I've got a better idea, however. I'd like to suggest you resist the temptation to focus on a specific retirement age, and concentrate on how long you want to be "not working." How long do you strictly want to be a consumer and not a wage-earner? What is a reasonable length of time for you to rely exclusively on financial resources, given uncertainties in financial markets and politics, and the possibility of unexpected events in your life? To get even more specific, what is the length of time you can realistically and reasonably draw down the principal of your retirement savings?

For me, fifteen to twenty years feels like a reasonable answer to these questions. If I'm fully retired for a longer period than that, it's going to take a boatload of retirement savings to pay for my living expenses during that time. And a lot can happen that I just don't have control over.

Let's do some simple math to see how this translates back to a retirement age. My prior post, How Long Do You Have to Live?, showed that the average age at death for Americans currently in their fifties or sixties is somewhere in the low to mid eighties. If you take care of your health, your life expectancy can reach the high eighties or low nineties. Given this, it's not unreasonable to assume you'll live to be ninety. So if you subtract fifteen to twenty years of retirement, you'll get an age at retirement of 70 to 75.
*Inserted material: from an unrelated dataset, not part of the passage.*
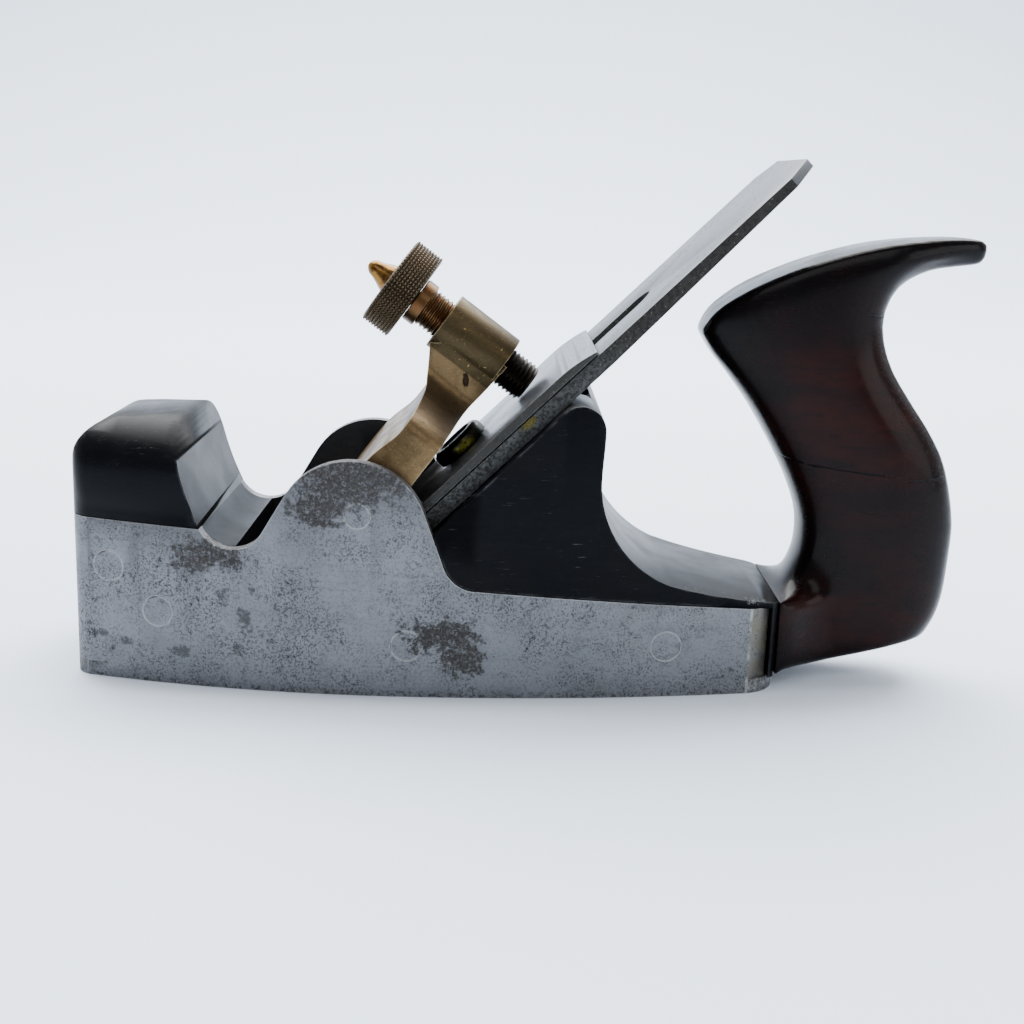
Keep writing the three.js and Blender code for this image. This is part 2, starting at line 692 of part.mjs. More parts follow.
// The foot, as wide as the infill it meets, drawn in to the grip's thickness.
function handleFoot() {
  const { footNeckHalf, footNeckPull, footSidePull } = HANDLE;
  const at = ([x, z], dx = 0, dz = 0) => [HEEL_X + x + dx, z + dz];
  const endX = FOOT_X + HANDLE.footLength;
  const side = new THREE.Shape();
  side.moveTo(FOOT_X, BODY.sole + HANDLE.soleGap);
  side.lineTo(...at(HANDLE_BOTTOM[1], 0, HANDLE.footLift));
  side.lineTo(endX, HANDLE_BOTTOM[2][1] + HANDLE.footEndLift);
  side.lineTo(endX, HANDLE.footEndZ);
  side.quadraticCurveTo(...at(HANDLE_FRONT[4], HANDLE.hollowPull), ...at(HANDLE_FRONT[3], HANDLE.hollowDraw));
  side.quadraticCurveTo(HEEL_X + HANDLE_FRONT[2][0] + HANDLE.footTopPull, TAIL_Z, FOOT_X, TAIL_Z);
  const half = halfWidthAt(FOOT_X) - HANDLE.footShrink;
  const plan = new THREE.Shape();
  plan.moveTo(FOOT_X, -half);
  plan.bezierCurveTo(FOOT_X + footSidePull, -half, FOOT_X + footNeckPull, -footNeckHalf, endX, -footNeckHalf);
  plan.lineTo(endX, footNeckHalf);
  plan.bezierCurveTo(FOOT_X + footNeckPull, footNeckHalf, FOOT_X + footSidePull, half, FOOT_X, half);
  return sideSolid(side, FAR).intersect(planSolid(plan, 0, FAR)).intersect(footBell(half));
}

// The foot seen from behind: full width up to the infill's tail, then drawn in hollow to the grip.
function footBell(half) {
  const { crestHalf, crestLift } = HANDLE;
  const shoulderZ = TAIL_Z + crestLift;
  const crestZ = HANDLE_FRONT[3][1];
  const bell = new THREE.Shape();
  bell.moveTo(-half, 0);
  bell.lineTo(half, 0);
  bell.lineTo(half, shoulderZ);
  bell.quadraticCurveTo(crestHalf, shoulderZ, crestHalf, crestZ);
  bell.lineTo(-crestHalf, crestZ);
  bell.quadraticCurveTo(-crestHalf, shoulderZ, -half, shoulderZ);
  return extruded(bell, FAR, Y, Z, X, new THREE.Vector3());
}

function makeHandle() {
  const behind = new THREE.BoxGeometry(FAR, FAR, FAR).translate(FOOT_X + FAR / 2, 0, FAR / 2);
  const body = handleGrip().add(handleFoot());
  return body.intersect(toSolid(behind.translate(0, 0, BODY.sole + HANDLE.soleGap)))
    .add(handleBeak(body))
    .add(tenonBlock(0));
}

// The part of the grip that reaches forward over the saddle, above the foot's joint.
function handleBeak(body) {
  const ahead = new THREE.BoxGeometry(FAR, FAR, FAR).translate(FOOT_X - FAR / 2 + 1, 0, 0);
  return body.intersect(toSolid(ahead.translate(0, 0, REAR_INFILL.waistZ + FAR / 2)));
}

// ---------------------------------------------------------------- the cutting and cap irons

function makeIron() {
  const bevelEnd = IRON.thickness / Math.tan(rad(IRON.bevelAngle));
  const side = outline([
    [0, 0], [bevelEnd, -IRON.thickness], [IRON.taperStart, -IRON.thickness],
    [IRON.length, -IRON.topThickness], [IRON.length, 0],
  ]);
  const half = IRON.width / 2;
  const { length, corner } = IRON;
  const face = outline([
    [-1, -half], [length - corner, -half], [length, corner - half],
    [length, half - corner], [length - corner, half], [-1, half],
  ]);
  const r = IRON.slotWidth / 2;
  const slot = new THREE.Shape();
  slot.moveTo(IRON.slotStart, -r);
  slot.lineTo(IRON.slotEnd, -r);
  slot.absarc(IRON.slotEnd, 0, r, -Math.PI / 2, Math.PI / 2, false);
  slot.lineTo(IRON.slotStart, r);
  const key = new THREE.Shape();
  key.absarc(IRON.slotStart, 0, KEY_R, 0, 2 * Math.PI, false);
  const past = IRON.thickness + 1;
  return ironSide(side, half)
    .intersect(ironPlate(face, -past, 1))
    .subtract(ironPlate(slot, -past, 1))
    .subtract(ironPlate(key, -past, 1));
}

function makeCapIron() {
  const start = CAP.setback;
  const end = CAP.setback + CAP.length;
  const side = new THREE.Shape();
  side.moveTo(start, REST_GAP);
  side.quadraticCurveTo(start + CAP.noseLength / 2, REST_GAP + CAP.hollow, start + CAP.noseLength, REST_GAP);
  side.lineTo(end, REST_GAP);
  side.lineTo(end, REST_GAP + CAP.tailThickness);
  side.quadraticCurveTo(end - CAP.tailLength / 2, CAP_TOP, end - CAP.tailLength, CAP_TOP);
  side.lineTo(start + CAP.noseLength, CAP_TOP);
  side.quadraticCurveTo(start + CAP.noseLength / 3, CAP_TOP, start, REST_GAP + CAP.noseThickness);
  const hole = ironRound(
    [[0, 0], [BOSS_SPIGOT_R + REST_GAP, 0], [BOSS_SPIGOT_R + REST_GAP, CAP_TOP + 1], [0, CAP_TOP + 1]],
    BOSS.along,
  );
  return ironSide(side, IRON.width / 2 - CAP.sideInset).subtract(hole);
}

function makeCapBoss() {
  const foot = REST_GAP;
  const seat = CAP_TOP + REST_GAP;
  const top = CAP_TOP + BOSS.height;
  const bore = CAP_SCREW_R + REST_GAP;
  return ironRound([
    [bore, foot], [BOSS_SPIGOT_R, foot], [BOSS_SPIGOT_R, seat], [BOSS_R, seat],
    [BOSS_R, top - BOSS.chamfer], [BOSS_R - BOSS.chamfer, top], [bore, top], [bore, foot],
  ], BOSS.along);
}

function makeCapScrew() {
  const under = -IRON.thickness - REST_GAP;
  const bottom = under - CAP_SCREW.headThickness;
  const top = CAP_TOP + BOSS.height - CAP_SCREW.belowTop;
  const screw = ironRound([
    [0, bottom], [CAP_SCREW_HEAD_R, bottom], [CAP_SCREW_HEAD_R, under],
    [CAP_SCREW_R, under], [CAP_SCREW_R, top], [0, top],
  ], BOSS.along);
  const half = CAP_SCREW.slotWidth / 2;
  const reach = CAP_SCREW_HEAD_R + 1;
  const driver = outline([
    [BOSS.along - reach, -half], [BOSS.along + reach, -half],
    [BOSS.along + reach, half], [BOSS.along - reach, half],
  ]);
  return screw.subtract(ironPlate(driver, bottom - 1, bottom + CAP_SCREW.slotDepth));
}

// ---------------------------------------------------------------- the lever and its screw

// The lever seen from the side. Its toe's land lies along the cap iron.
function leverShape() {
  const land = CAP_TOP + REST_GAP;
  const toeLow = onIron(LEVER.toeStart, land);
  const toeHigh = onIron(LEVER.toeEnd, land);
  const pivot = new THREE.Vector3(LEVER.pivotX, 0, LEVER.pivotZ);
  const from = (place, offsets) => offsets.map(([x, z]) => new THREE.Vector2(place.x + x, place.z + z));
  const front = [
    ...from(BOSS_MIDDLE, LEVER_FRONT.fromBoss),
    ...from(pivot, LEVER_FRONT.fromPivot),
    ...from(toeLow, LEVER_FRONT.fromToe),
    ...from(toeLow, [[0, 0]]),
  ];
  const back = [
    ...from(toeHigh, LEVER_BACK.fromToe),
    ...from(pivot, LEVER_BACK.fromPivot),
    ...from(BOSS_MIDDLE, LEVER_BACK.fromBoss),
  ];
  const shape = new THREE.Shape();
  shape.moveTo(front[0].x, front[0].y);
  shape.splineThru(front.slice(1));
  shape.lineTo(toeHigh.x, toeHigh.z);
  shape.splineThru(back);
  shape.lineTo(BOSS_MIDDLE.x, BOSS_MIDDLE.z);
  return shape;
}

// The lever's width down its arm: a narrow neck that sweeps out to fill the space between the plates.
function leverFlare() {
  const slope = rad(LEVER.armSlope);
  const down = new THREE.Vector3(-Math.cos(slope), 0, -Math.sin(slope));
  const across = new THREE.Vector3().crossVectors(Y, down);
  const { flareStart, flareEnd } = LEVER;
  const neckHalf = LEVER_BOSS_R - LEVER.neckStep;
  const middle = (flareStart + flareEnd) / 2;
  const shape = new THREE.Shape();
  shape.moveTo(-neckHalf, -FAR / 2);
  shape.lineTo(neckHalf, -FAR / 2);
  shape.lineTo(neckHalf, flareStart);
  shape.bezierCurveTo(neckHalf, middle, LEVER_HALF, middle, LEVER_HALF, flareEnd);
  shape.lineTo(LEVER_HALF, FAR / 2);
  shape.lineTo(-LEVER_HALF, FAR / 2);
  shape.lineTo(-LEVER_HALF, flareEnd);
  shape.bezierCurveTo(-LEVER_HALF, middle, -neckHalf, middle, -neckHalf, flareStart);
  const origin = BOSS_MIDDLE.clone().addScaledVector(across, -FAR / 2);
  return extruded(shape, FAR, Y, down, across, origin);
}

function makeLever() {
  const arm = sideSolid(leverShape(), FAR).intersect(leverFlare());
  const boss = rod(LEVER_BOSS_R, BOSS_LOW, BACK_UP, LEVER.bossLength);
  const bore = rod(SCREW.majorR + SCREW.boreGap, TIP, BACK_UP, SCREW.threadLength + FAR / 4);
  const pivot = crossRod(LEVER.pinR + PIVOT_GAP, LEVER.pivotX, LEVER.pivotZ);
  return arm.add(boss).subtract(bore).subtract(pivot);
}

function makeScrewShank() {
  const { majorR, pitch, threadLength, collarLength, spindleR, spindleLength } = SCREW;
  const minorR = majorR - SCREW.threadDepth;
  const collarR = majorR + SCREW.collarStep;
  const profile = [[0, 0], [minorR - pitch / 2, 0], [minorR, pitch / 2]];
  for (let along = pitch; along < threadLength - pitch; along += pitch) {
    profile.push([minorR, along], [majorR, along + pitch / 2]);
  }
  const end = threadLength + collarLength;
  const socketR = spindleR + REST_GAP;
  const socketEnd = end - spindleLength - REST_GAP;
  profile.push([collarR, threadLength], [collarR, end], [socketR, end], [socketR, socketEnd], [0, socketEnd]);
  return turned(profile, TIP, BACK_UP, 24);
}

function makeScrewHead() {
  const { headR, headThickness, headChamfer, teeth, toothDepth, pipBaseR, pipNeck, pipR, pipLength } = SCREW;
  const near = SCREW.threadLength + SCREW.collarLength + REST_GAP;
  const far = near + headThickness;
  const spindle = near - SCREW.spindleLength;
  const body = turned([
    [0, spindle], [SCREW.spindleR, spindle], [SCREW.spindleR, near], [headR - headChamfer, near],
    [headR, near + headChamfer], [headR, far - headChamfer], [headR - headChamfer, far], [pipBaseR, far],
    [pipBaseR - pipNeck, far + 0.25 * pipLength], [pipR, far + 0.6 * pipLength],
    [pipR * 0.75, far + 0.9 * pipLength], [0, far + pipLength],
  ], TIP, BACK_UP, 48);
  const rim = new THREE.Shape();
  for (let i = 0; i < 2 * teeth; i += 1) {
    const angle = (Math.PI * i) / teeth;
    const r = headR - (i % 2) * toothDepth;
    const [a, b] = [r * Math.cos(angle), r * Math.sin(angle)];
    if (i === 0) {
      rim.moveTo(a, b);
    } else {
      rim.lineTo(a, b);
    }
  }
  const across = new THREE.Vector3().crossVectors(BACK_UP, Y);
  const knurlStart = TIP.clone().addScaledVector(BACK_UP, -FAR / 4);
  const knurl = extruded(rim, FAR, across.negate(), Y, BACK_UP, knurlStart);
  return body.intersect(knurl);
}

// ---------------------------------------------------------------- the assembly

const STEEL = { color: 0x8d9297, roughness: 0.42, metalness: 0.9 };
const DARK_STEEL = { color: 0x55585b, roughness: 0.5, metalness: 0.85 };
const EBONISED = { color: 0x17181b, roughness: 0.35, metalness: 0 };
const ROSEWOOD = { color: 0x2a1510, roughness: 0.3, metalness: 0 };
const GUNMETAL = { color: 0x7d6a45, roughness: 0.4, metalness: 0.9 };
const BRONZE = { color: 0x5f4d36, roughness: 0.45, metalness: 0.9 };

const plane = new THREE.Group();

function place(name, solid, look) {
  const mesh = new THREE.Mesh(toGeometry(solid), new THREE.MeshStandardMaterial(look));
  mesh.name = name;
  plane.add(mesh);
}

place('sole_plate', makeSole(), STEEL);
place('side_plate_left', makePlate(-1), STEEL);
place('side_plate_right', makePlate(1), STEEL);
place('front_infill', makeFrontInfill(), EBONISED);
place('rear_infill', makeRearInfill(), EBONISED);
place('handle', makeHandle(), ROSEWOOD);
RIVETS.forEach(({ name, x, z }) => place(name, flushPin(RIVET.r, x, z), STEEL));
place('lever_pivot_pin', flushPin(LEVER.pinR, LEVER.pivotX, LEVER.pivotZ), STEEL);
place('lever_cap', makeLever(), GUNMETAL);
place('lever_screw_shank', makeScrewShank(), BRONZE);
place('lever_screw_head', makeScrewHead(), BRONZE);
place('cutting_iron', makeIron(), DARK_STEEL);
place('cap_iron', makeCapIron(), DARK_STEEL);
place('cap_iron_boss', makeCapBoss(), GUNMETAL);
place('cap_iron_screw', makeCapScrew(), DARK_STEEL);

export default plane;
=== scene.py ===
"""Looks for the coffin-sided infill smoothing plane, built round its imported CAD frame.

Everything is in metres in the row frame: -X is the toe, +X the heel and handle, -Y the side that
faces the camera, +Z up, and the sole stands on z = 0.
"""

import json
import math

import bmesh
import bpy
import numpy as np
from mathutils import Matrix, Vector


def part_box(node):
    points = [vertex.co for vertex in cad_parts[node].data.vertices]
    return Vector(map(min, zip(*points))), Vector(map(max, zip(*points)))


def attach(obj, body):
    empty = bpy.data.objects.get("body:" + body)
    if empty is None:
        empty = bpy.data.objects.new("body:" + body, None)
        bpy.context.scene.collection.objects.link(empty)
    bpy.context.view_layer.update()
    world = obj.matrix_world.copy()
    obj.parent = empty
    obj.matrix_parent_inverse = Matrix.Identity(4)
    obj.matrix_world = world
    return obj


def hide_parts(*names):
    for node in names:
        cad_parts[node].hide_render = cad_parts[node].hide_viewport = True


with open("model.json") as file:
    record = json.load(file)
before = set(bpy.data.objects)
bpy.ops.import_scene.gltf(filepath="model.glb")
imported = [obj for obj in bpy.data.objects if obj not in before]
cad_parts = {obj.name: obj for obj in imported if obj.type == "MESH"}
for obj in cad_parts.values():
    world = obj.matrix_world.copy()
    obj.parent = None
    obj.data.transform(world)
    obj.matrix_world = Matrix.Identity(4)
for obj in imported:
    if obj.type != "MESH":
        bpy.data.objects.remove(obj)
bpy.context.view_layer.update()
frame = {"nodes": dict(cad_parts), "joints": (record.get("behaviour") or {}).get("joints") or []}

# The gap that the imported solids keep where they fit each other.
CAD_GAP = 0.0003
# Mesh corners nearer to each other than this are one corner.
MERGE = 0.00002
FINE_MERGE = 0.00001

# ---------------------------------------------------------------- places read from the frame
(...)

I'd bet this result is later than your current expectations for a retirement age. If you're currently in your fifties or early sixties, it's pretty common to imagine you won't be able to last that long on the job, for a number of reasons: You're tired of your job, you're burned out, your career is stalled, you have health problems, or your industry isn't doing well. And these are all legitimate reasons to pay attention to.

But the solution to these valid issues isn't necessarily retirement; in fact, you have several alternatives. You can start a new career, stay in your current career but focus more on the things you like to do, or Do the Downshift. Focusing on how long you want to be retired -- rather than at what age you want to stop working -- can give you valuable insights that will help you make important decisions for the rest of your life, such as how long you want to work, the type of work you desire, and how much retirement savings you need.